What is being asked ▸
Hand back each line, unchanged, from the top down to the line where "nodes.id_data.links.new(start, end)" sits.

Data shown ▸
start
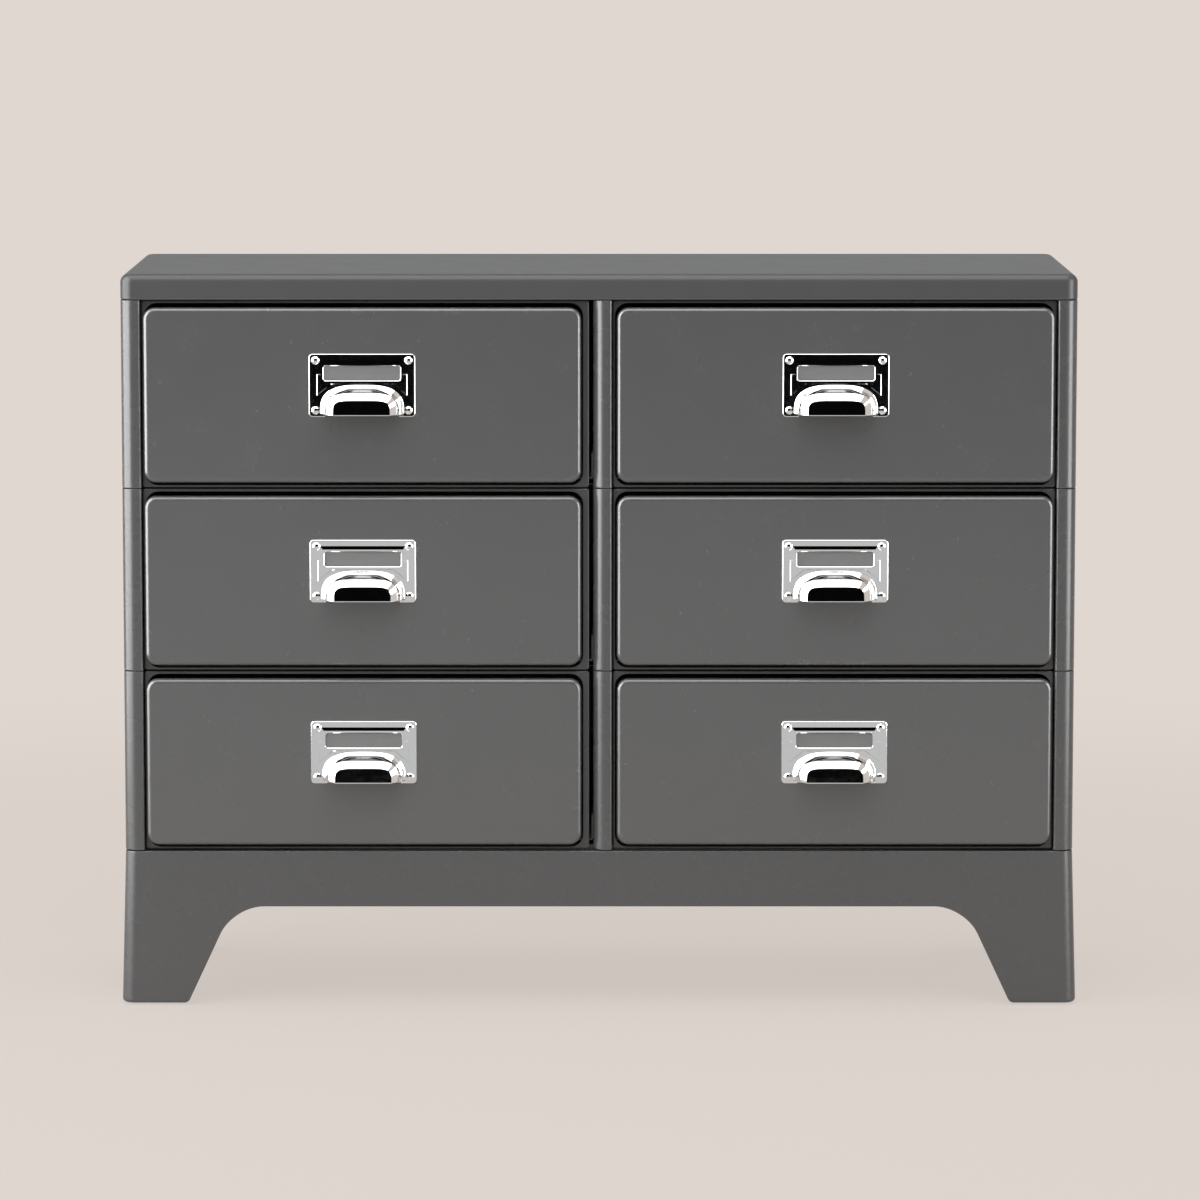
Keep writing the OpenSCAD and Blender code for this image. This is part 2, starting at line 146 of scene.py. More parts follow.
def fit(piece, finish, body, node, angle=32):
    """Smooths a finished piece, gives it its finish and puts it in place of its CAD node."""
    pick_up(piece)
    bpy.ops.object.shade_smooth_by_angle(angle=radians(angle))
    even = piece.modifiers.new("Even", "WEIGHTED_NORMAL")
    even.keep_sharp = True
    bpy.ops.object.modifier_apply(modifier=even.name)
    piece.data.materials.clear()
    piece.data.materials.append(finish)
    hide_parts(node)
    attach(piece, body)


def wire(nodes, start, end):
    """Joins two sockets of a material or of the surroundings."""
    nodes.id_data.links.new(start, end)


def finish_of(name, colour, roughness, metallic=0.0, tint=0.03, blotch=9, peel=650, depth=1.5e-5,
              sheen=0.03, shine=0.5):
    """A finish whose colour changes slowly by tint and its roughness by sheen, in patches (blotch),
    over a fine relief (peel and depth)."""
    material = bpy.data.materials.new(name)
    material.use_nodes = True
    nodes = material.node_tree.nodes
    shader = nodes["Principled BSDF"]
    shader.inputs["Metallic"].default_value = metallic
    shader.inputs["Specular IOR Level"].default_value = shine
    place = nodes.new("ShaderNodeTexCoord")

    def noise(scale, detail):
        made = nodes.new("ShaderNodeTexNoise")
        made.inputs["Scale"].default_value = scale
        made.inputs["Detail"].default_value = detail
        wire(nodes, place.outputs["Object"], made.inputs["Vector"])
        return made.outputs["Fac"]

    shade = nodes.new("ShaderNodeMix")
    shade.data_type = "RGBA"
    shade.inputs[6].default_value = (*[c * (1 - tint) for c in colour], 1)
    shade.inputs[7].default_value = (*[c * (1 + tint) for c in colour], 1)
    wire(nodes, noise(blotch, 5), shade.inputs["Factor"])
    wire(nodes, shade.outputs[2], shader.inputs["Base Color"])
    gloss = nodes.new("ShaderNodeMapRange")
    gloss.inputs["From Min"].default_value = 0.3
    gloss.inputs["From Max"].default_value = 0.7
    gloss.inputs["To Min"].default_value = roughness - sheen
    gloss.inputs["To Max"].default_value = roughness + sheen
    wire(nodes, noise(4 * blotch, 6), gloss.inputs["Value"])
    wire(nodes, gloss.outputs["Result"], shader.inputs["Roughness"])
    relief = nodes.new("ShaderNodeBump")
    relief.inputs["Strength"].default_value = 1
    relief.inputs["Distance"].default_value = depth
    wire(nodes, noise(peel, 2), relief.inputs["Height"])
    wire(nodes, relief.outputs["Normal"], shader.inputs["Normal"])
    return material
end
Written solution ▸
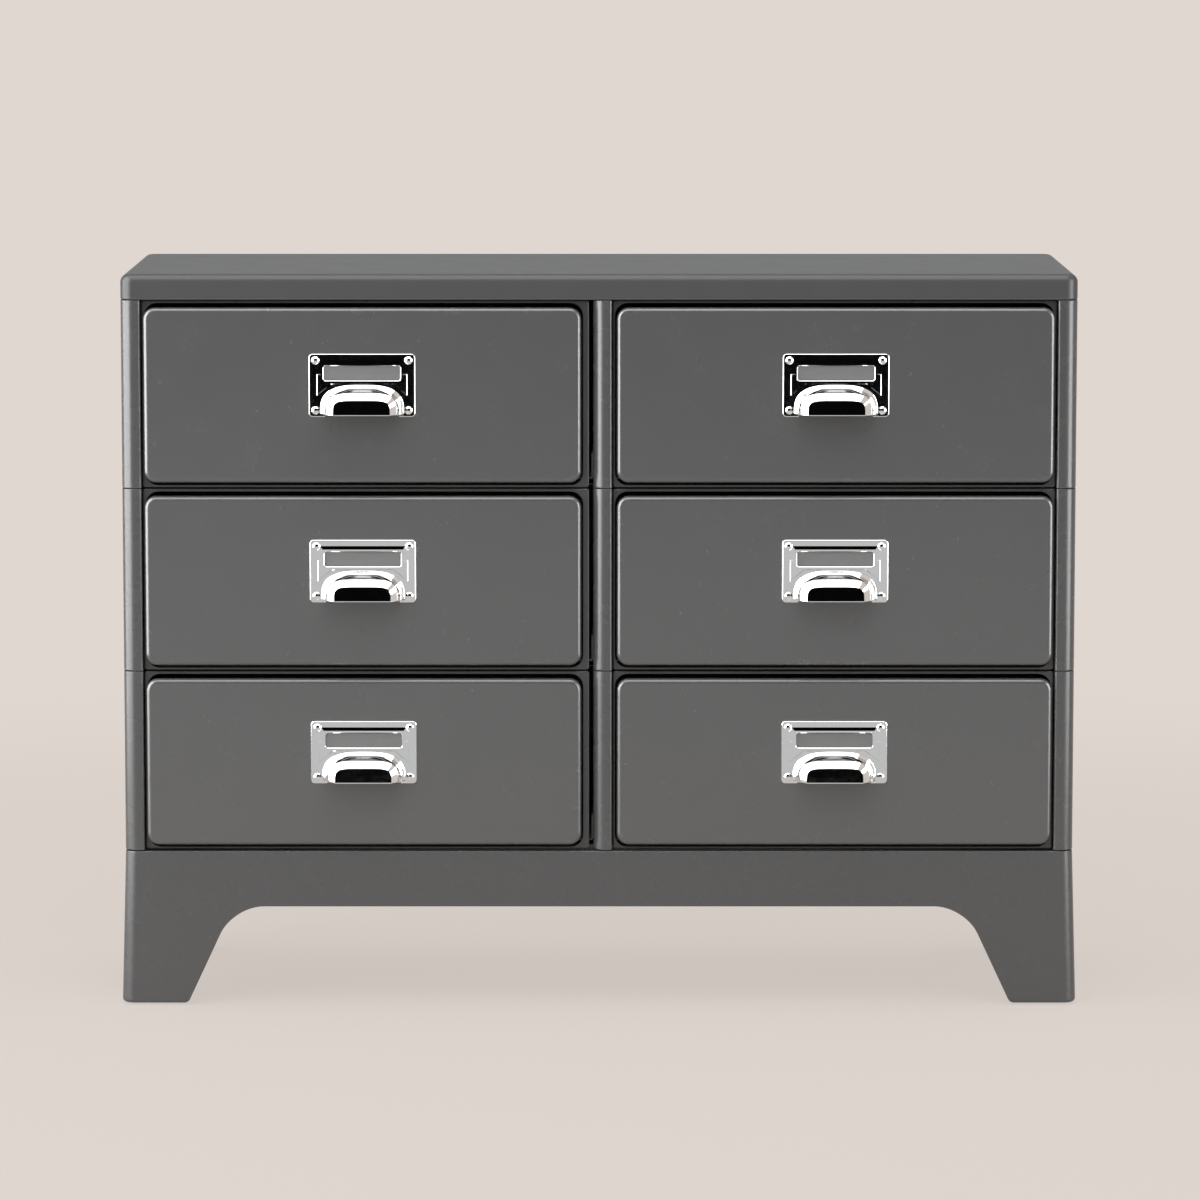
Keep writing the OpenSCAD and Blender code for this image. This is part 2, starting at line 146 of scene.py. More parts follow.
def fit(piece, finish, body, node, angle=32):
    """Smooths a finished piece, gives it its finish and puts it in place of its CAD node."""
    pick_up(piece)
    bpy.ops.object.shade_smooth_by_angle(angle=radians(angle))
    even = piece.modifiers.new("Even", "WEIGHTED_NORMAL")
    even.keep_sharp = True
    bpy.ops.object.modifier_apply(modifier=even.name)
    piece.data.materials.clear()
    piece.data.materials.append(finish)
    hide_parts(node)
    attach(piece, body)


def wire(nodes, start, end):
    """Joins two sockets of a material or of the surroundings."""
    nodes.id_data.links.new(start, end)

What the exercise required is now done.